THE REQUEST:
Copy every line of the listing that holds the string "materials".

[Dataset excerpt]
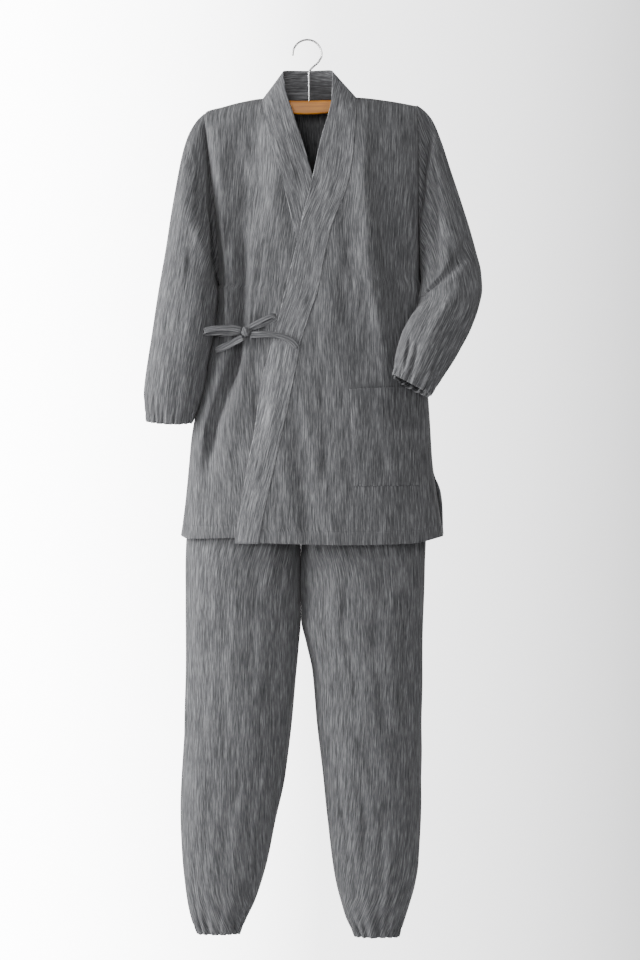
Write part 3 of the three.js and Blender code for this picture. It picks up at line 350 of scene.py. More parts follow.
def curve(rows, at, column=1):
    """Monotone cubic through rows of [at, ...values], for an array of places."""
    table = np.asarray(rows, float)
    place, value = table[:, 0], table[:, column]
    slope = np.diff(value) / np.diff(place)
    before, after = slope[:-1], slope[1:]
    total = np.where(before * after <= 0, 1, before + after)
    inner = np.where(before * after <= 0, 0, 2 * before * after / total)
    tangent = np.concatenate([slope[:1], inner, slope[-1:]])
    at = np.clip(at, place[0], place[-1])
    k = np.clip(np.searchsorted(place, at) - 1, 0, len(place) - 2)
    span = place[k + 1] - place[k]
    t = (at - place[k]) / span
    return (
        value[k] * (1 + 2 * t) * (1 - t) ** 2 + value[k + 1] * t * t * (3 - 2 * t)
        + span * t * (1 - t) * (tangent[k] * (1 - t) - tangent[k + 1] * t)
    )


def soft_folds(folds, x, drop):
    """Depth of broad folds whose routes are [x, drop]."""
    total = np.zeros(np.broadcast(x, drop).shape)
    for line, depth, width in folds:
        route = [[b, a] for a, b in line]
        along = (drop - route[0][0]) / (route[-1][0] - route[0][0])
        fade = smooth((along + 0.25) / 0.5) * smooth((1.25 - along) / 0.5)
        aside = (x - curve(route, drop)) / width
        total += depth * fade * np.exp(-(aside**2))
    return total


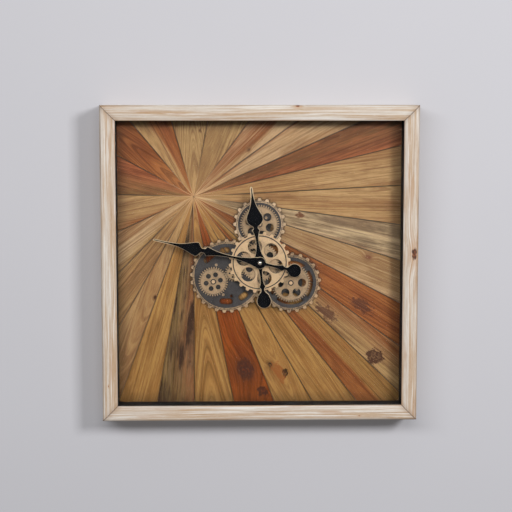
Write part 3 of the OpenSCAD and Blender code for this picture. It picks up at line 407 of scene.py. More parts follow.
def build_plank_wood(s, given):
    """Sawn and sealed timber: growth rings about a tilted pith, fibres, pores, knots and stains."""
    along, across, depth = s.parts(given["Grain"])
    piece = given["Piece"]
    shift_along, shift_across, shift_in = (piece * by for by in PLANK_SHIFT)
    spot = s.point(along + shift_along, across + shift_across, depth + shift_in)

    # Places away from a knot or a stain, counted in its own size
    ragged = s.noise(s.scaled(spot, 0.1, 0.17, 0.17), detail=4.0, roughness=0.62)

    def away_from(mark, stretch, tear):
        size = s.larger(given[mark + " Size"], 0.001)
        reach = s.length(s.point((along - given[mark + " Along"]) * (1 / stretch),
                                 across - given[mark + " Across"], 0.0))
        away = reach / size
        return away, away + (ragged - 0.5) * tear, size

    knot_away, knot_edge, knot_size = away_from("Knot", 1.3, 1.3)
    _, second_edge, _ = away_from("Second", 1.3, 2.2)
    _, stain_edge, _ = away_from("Stain", 2.3, 3.4)
    knot_flow = s.step(knot_away, 3.6, 0.3)

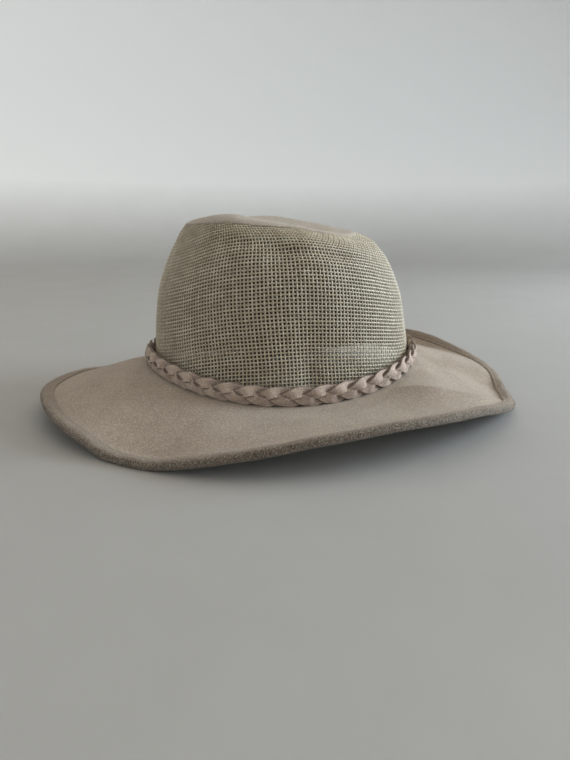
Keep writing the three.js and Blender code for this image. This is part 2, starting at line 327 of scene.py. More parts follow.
def cord_tree():
    """Sweeps a flat rounded section along lines, with its flat side turned outwards."""
    tree, start, end = new_tree("swept_cord", [
        ("Width", "NodeSocketFloat"), ("Thickness", "NodeSocketFloat"),
        ("Rounding", "NodeSocketFloat"), ("Corner Points", "NodeSocketInt"),
        ("Material", "NodeSocketMaterial"),
    ])
    line = add_node(tree, "GeometryNodeMeshToCurve", _0=start.outputs["Geometry"])
    outward = named_value(tree, "outward", "FLOAT_VECTOR")
    turned = add_node(
        tree, "GeometryNodeSetCurveNormal", {"mode": "FREE"}, _0=line.outputs[0],
        Normal=outward.outputs["Attribute"])
    girth = named_value(tree, "girth", "FLOAT")
    outline = add_node(
        tree, "GeometryNodeCurvePrimitiveQuadrilateral", {"mode": "RECTANGLE"},
        Width=start.outputs["Thickness"], Height=start.outputs["Width"])
    section = add_node(
        tree, "GeometryNodeFilletCurve", {"mode": "POLY"}, _0=outline.outputs[0],
        Count=start.outputs["Corner Points"], Radius=start.outputs["Rounding"], _3=True)
    place = add_node(tree, "GeometryNodeInputPosition")
    axes = add_node(tree, "ShaderNodeSeparateXYZ", Vector=place.outputs[0])
    width = calculate(
        tree, "MULTIPLY", calculate(tree, "ABSOLUTE", axes.outputs["Y"]), 2.0)
    across = calculate(tree, "DIVIDE", width, start.outputs["Width"])
    marked = add_node(
        tree, "GeometryNodeStoreNamedAttribute", {"data_type": "FLOAT", "domain": "POINT"},
        _0=section.outputs[0], Name="across", Value=across)
    swept = add_node(
        tree, "GeometryNodeCurveToMesh", _0=turned.outputs[0], _1=marked.outputs[0],
        Scale=girth.outputs["Attribute"])
    swept.inputs["Fill Caps"].default_value = True
    smooth = add_node(tree, "GeometryNodeSetShadeSmooth", _0=swept.outputs[0])
    finish_tree(tree, smooth.outputs[0], start.outputs["Material"], end)
    return tree


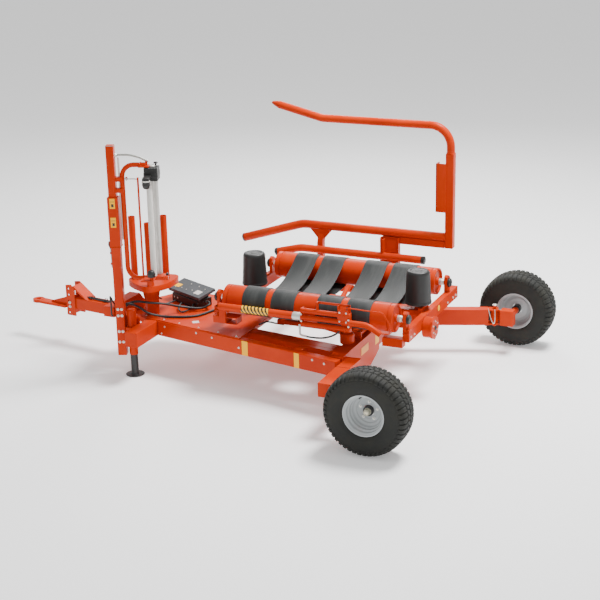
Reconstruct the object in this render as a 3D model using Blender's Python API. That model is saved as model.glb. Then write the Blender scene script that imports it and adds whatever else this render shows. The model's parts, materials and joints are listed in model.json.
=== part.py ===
"""Trailed turntable bale wrapper, parked on its jack.

Metres, +Z up, +X towards the hitch, +Y towards the near (left) wheel.
The origin is on the ground, under the middle of the machine's box.
"""

import math

import bmesh
import bpy
from mathutils import Matrix, Vector

GAP = 0.0003  # between pieces that touch

# Driving dimensions
HALF_TRACK = 1.4135
NEAR_WHEEL_X = -1.6635
FAR_WHEEL_X = -2.0715
WHEEL_RADIUS = 0.355
WHEEL_WIDTH = 0.264
HUB_BACK = 0.075  # the hub's inner face, from the wheel's middle
HALF_LENGTH = WHEEL_RADIUS - FAR_WHEEL_X

# Chassis
FRAME_TOP = 0.48
BEAM_BOTTOM = 0.34
BEAM_THICKNESS = 0.08
BEAM_REAR = (-1.1435, 0.8235)
BEAM_ANGLE = math.radians(-11.1)
BEAM_LENGTH = 1.956
CROSS_REAR_X, CROSS_FRONT_X = -1.155, -1.035
ARM_REAR_X, ARM_FRONT_X = 0.7765, 0.897
DRAWBAR_POINT = (1.3125, 0.2215)
DRAWBAR_ANGLE = math.radians(-8.07)
DRAWBAR_WIDTH = 0.12
DRAWBAR_BOTTOM = 0.37
DRAWBAR_REAR, DRAWBAR_FRONT = -2.3534, 0.56
FAR_BEAM_Y = (-0.66, -0.58)
DECK_THICKNESS = 0.008
DECK_TOP = FRAME_TOP + GAP + DECK_THICKNESS

# Hitch
HITCH_EYE = (HALF_LENGTH - 0.0565, 0.01)
HITCH_EYE_RADIUS, HITCH_EYE_BORE = 0.0565, 0.025
HITCH_EYE_HEIGHT = 0.36

# Mast, jack and film unit, in a frame turned to face the bale
MAST = (1.0265, 0.6535)
MAST_ANGLE = math.radians(200)
MAST_TUBE = 0.080
SLEEVE_SIZE = 0.096
SLEEVE_BOTTOM, SLEEVE_TOP = 1.22, 1.67
MAST_BOTTOM = 0.20
INNER_TUBE = 0.070
INNER_BOTTOM, INNER_TOP = 0.95, 2.13
MAST_BORE = 0.074
MAST_BORE_BOTTOM = 0.90
JACK = (0.9375, 0.6145)
JACK_TUBE_RADIUS, JACK_BORE_RADIUS = 0.0395, 0.0365
JACK_LEG_RADIUS = 0.035
JACK_FOOT_RADIUS = 0.086
FILM_TOP = 1.82
ROLLER_PLACES = ((0.332, -0.035), (0.372, 0.030))
REEL_PLACE = (0.331, -0.165)

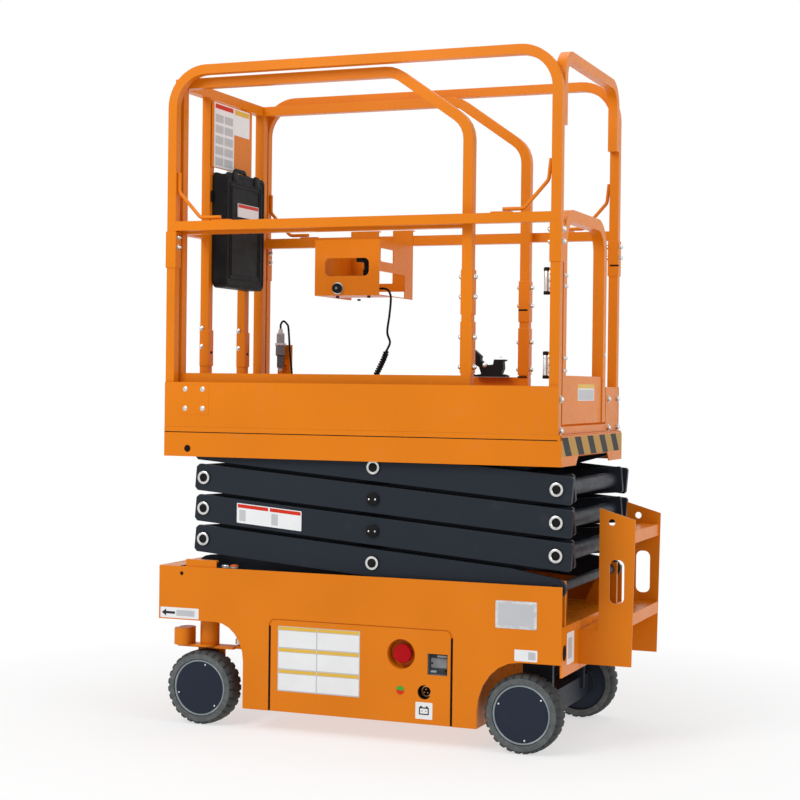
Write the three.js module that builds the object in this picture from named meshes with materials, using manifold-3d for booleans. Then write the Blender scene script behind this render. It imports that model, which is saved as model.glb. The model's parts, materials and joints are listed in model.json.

COMPLETE OUTPUT:
Reconstruct the object in this render as a 3D model using Blender's Python API. That model is saved as model.glb. Then write the Blender scene script that imports it and adds whatever else this render shows. The model's parts, materials and joints are listed in model.json.
Write the three.js module that builds the object in this picture from named meshes with materials, using manifold-3d for booleans. Then write the Blender scene script behind this render. It imports that model, which is saved as model.glb. The model's parts, materials and joints are listed in model.json.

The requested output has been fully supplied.